Write out, word for word, the first line of the data below and every line after it through the one containing "const springTop = plugFoot - gap;".

## begin

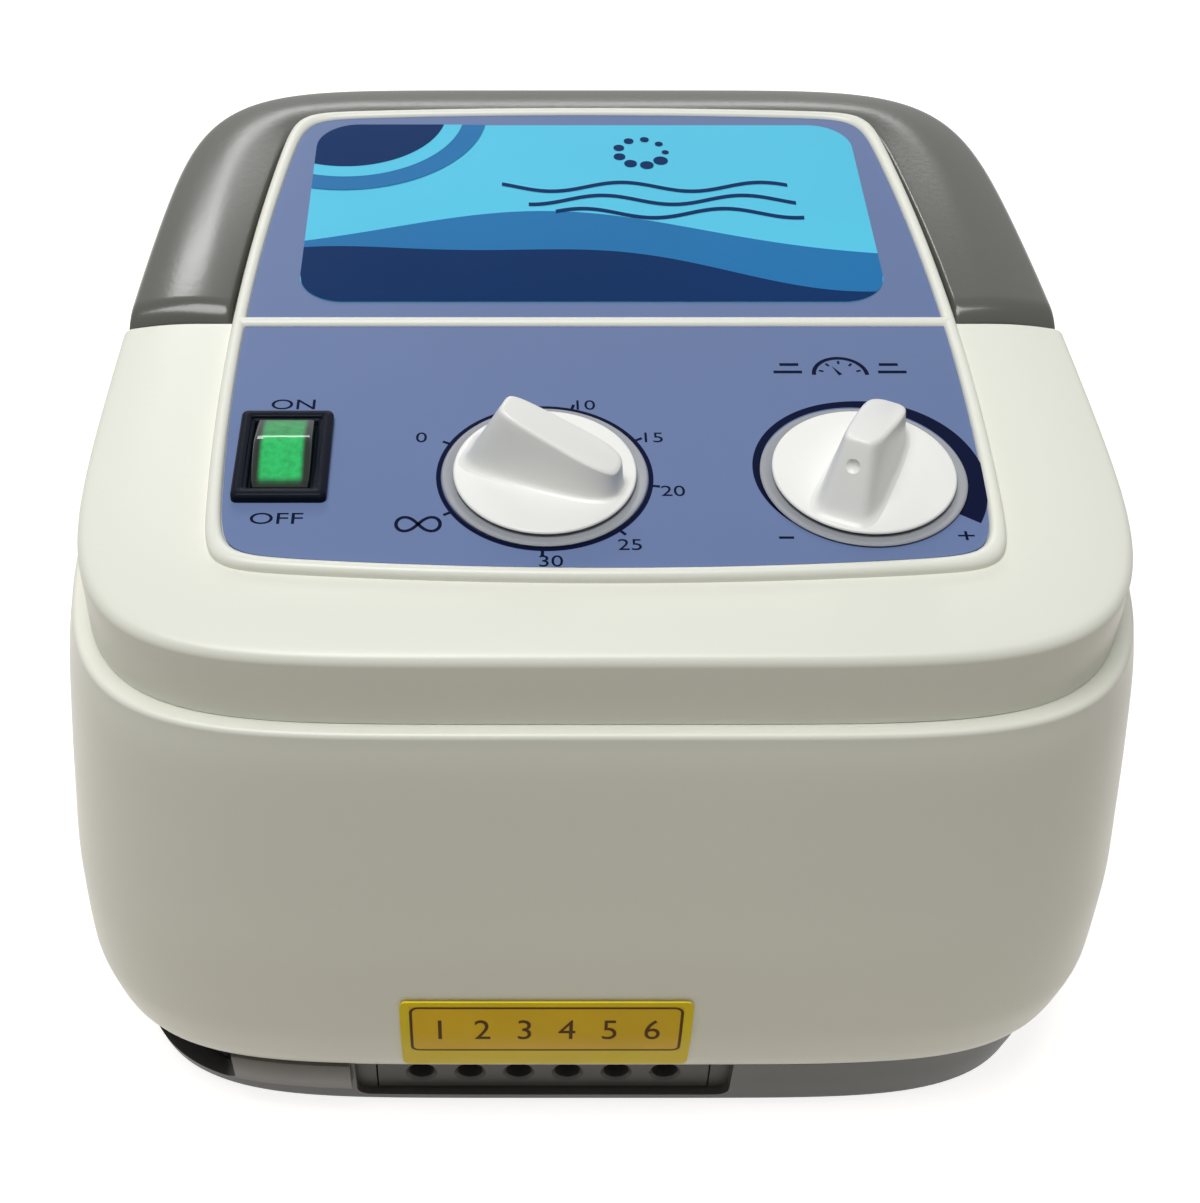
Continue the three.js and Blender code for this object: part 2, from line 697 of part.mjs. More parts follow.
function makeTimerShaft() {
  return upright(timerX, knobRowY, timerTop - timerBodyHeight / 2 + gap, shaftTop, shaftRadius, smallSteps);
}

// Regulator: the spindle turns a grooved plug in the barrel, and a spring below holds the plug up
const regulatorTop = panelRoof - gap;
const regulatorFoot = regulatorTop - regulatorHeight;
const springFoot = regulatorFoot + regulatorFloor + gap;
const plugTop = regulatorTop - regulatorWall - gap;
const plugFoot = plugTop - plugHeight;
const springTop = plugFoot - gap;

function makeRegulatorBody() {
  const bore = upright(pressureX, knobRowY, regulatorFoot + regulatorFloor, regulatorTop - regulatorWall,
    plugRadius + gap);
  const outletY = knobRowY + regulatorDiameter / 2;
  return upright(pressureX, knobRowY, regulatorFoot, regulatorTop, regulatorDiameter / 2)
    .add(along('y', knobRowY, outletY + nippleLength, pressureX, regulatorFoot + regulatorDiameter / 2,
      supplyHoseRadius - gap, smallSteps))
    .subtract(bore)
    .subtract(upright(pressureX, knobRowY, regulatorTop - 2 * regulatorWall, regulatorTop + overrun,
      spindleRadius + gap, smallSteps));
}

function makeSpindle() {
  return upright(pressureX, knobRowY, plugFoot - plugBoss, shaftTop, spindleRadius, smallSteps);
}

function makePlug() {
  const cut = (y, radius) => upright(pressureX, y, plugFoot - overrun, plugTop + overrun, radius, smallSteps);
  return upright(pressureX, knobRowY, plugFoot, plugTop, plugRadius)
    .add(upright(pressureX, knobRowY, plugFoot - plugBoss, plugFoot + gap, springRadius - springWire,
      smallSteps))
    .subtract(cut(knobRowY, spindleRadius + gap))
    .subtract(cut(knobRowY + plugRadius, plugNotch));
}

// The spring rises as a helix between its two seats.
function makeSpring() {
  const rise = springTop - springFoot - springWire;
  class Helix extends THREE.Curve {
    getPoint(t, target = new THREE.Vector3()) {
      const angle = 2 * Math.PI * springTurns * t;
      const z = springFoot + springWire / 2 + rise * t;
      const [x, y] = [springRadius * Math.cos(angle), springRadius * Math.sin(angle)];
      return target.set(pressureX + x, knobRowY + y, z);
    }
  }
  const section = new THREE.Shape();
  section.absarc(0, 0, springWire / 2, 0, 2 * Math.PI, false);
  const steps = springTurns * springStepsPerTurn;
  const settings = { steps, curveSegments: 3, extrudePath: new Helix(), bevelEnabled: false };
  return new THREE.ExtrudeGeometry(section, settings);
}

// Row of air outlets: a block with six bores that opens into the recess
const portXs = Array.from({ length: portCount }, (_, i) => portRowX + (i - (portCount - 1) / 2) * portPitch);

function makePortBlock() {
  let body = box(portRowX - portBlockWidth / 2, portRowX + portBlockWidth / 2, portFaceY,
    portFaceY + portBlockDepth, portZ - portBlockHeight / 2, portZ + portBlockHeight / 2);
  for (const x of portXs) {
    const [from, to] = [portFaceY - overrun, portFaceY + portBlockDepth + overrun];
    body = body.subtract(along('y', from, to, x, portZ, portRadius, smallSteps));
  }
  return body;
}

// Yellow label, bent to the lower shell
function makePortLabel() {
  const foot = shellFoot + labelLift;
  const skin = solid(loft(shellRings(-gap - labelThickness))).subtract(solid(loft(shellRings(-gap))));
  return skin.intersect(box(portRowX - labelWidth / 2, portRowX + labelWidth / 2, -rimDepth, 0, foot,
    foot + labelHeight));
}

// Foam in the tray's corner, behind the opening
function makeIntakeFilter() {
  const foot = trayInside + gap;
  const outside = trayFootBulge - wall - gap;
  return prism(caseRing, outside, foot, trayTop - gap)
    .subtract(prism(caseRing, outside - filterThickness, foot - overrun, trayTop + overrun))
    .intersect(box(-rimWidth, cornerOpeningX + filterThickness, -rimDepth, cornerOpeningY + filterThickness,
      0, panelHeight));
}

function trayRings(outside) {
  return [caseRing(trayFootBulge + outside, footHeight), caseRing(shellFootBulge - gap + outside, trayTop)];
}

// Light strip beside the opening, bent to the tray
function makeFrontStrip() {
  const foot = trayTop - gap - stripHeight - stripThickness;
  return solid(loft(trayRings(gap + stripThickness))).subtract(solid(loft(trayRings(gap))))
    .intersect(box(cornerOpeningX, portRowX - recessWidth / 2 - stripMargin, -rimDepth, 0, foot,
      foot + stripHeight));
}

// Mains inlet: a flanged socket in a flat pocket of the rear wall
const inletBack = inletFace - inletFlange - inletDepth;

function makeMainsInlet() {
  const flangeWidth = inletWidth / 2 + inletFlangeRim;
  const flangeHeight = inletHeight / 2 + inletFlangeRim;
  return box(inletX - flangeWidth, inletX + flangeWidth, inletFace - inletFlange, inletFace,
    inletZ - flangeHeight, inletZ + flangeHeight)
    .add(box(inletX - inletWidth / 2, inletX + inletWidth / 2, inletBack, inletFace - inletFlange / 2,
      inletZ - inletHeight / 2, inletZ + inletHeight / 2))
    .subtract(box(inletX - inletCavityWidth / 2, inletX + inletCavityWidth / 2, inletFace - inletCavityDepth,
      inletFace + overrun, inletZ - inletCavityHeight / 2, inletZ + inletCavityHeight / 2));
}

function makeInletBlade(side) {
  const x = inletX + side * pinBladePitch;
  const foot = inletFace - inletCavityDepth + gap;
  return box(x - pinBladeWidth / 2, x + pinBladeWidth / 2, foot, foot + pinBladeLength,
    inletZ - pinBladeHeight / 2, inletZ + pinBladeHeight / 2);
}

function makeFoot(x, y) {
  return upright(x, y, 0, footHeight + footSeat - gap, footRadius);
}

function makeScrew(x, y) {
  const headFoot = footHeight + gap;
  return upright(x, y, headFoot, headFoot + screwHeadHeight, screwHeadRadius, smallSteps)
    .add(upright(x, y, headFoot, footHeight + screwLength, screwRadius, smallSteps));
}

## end

## The response
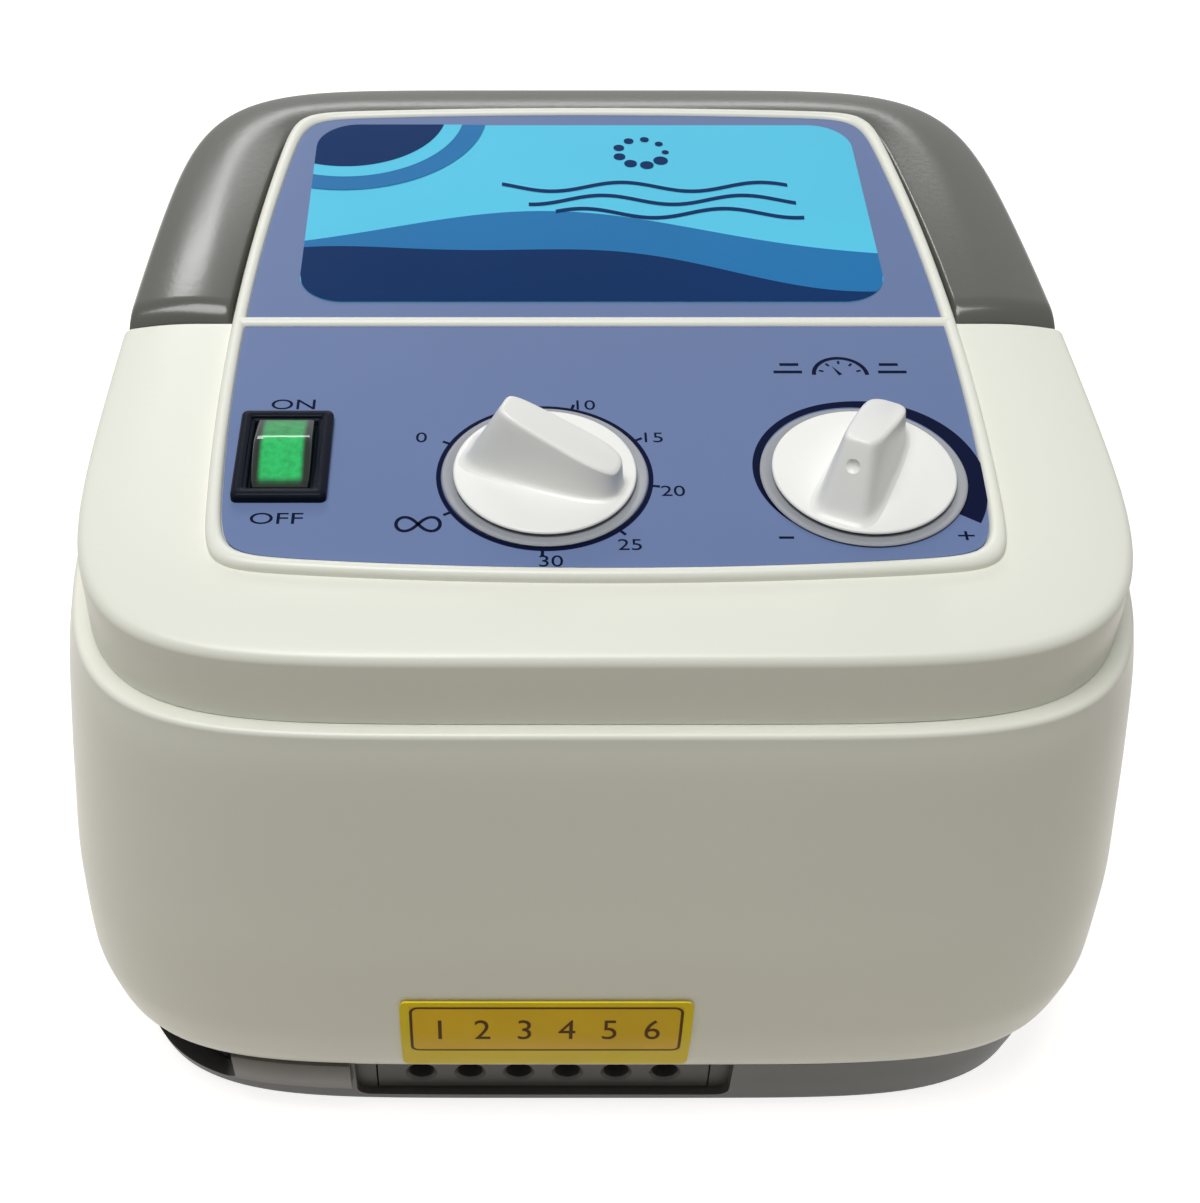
Continue the three.js and Blender code for this object: part 2, from line 697 of part.mjs. More parts follow.
function makeTimerShaft() {
  return upright(timerX, knobRowY, timerTop - timerBodyHeight / 2 + gap, shaftTop, shaftRadius, smallSteps);
}

// Regulator: the spindle turns a grooved plug in the barrel, and a spring below holds the plug up
const regulatorTop = panelRoof - gap;
const regulatorFoot = regulatorTop - regulatorHeight;
const springFoot = regulatorFoot + regulatorFloor + gap;
const plugTop = regulatorTop - regulatorWall - gap;
const plugFoot = plugTop - plugHeight;
const springTop = plugFoot - gap;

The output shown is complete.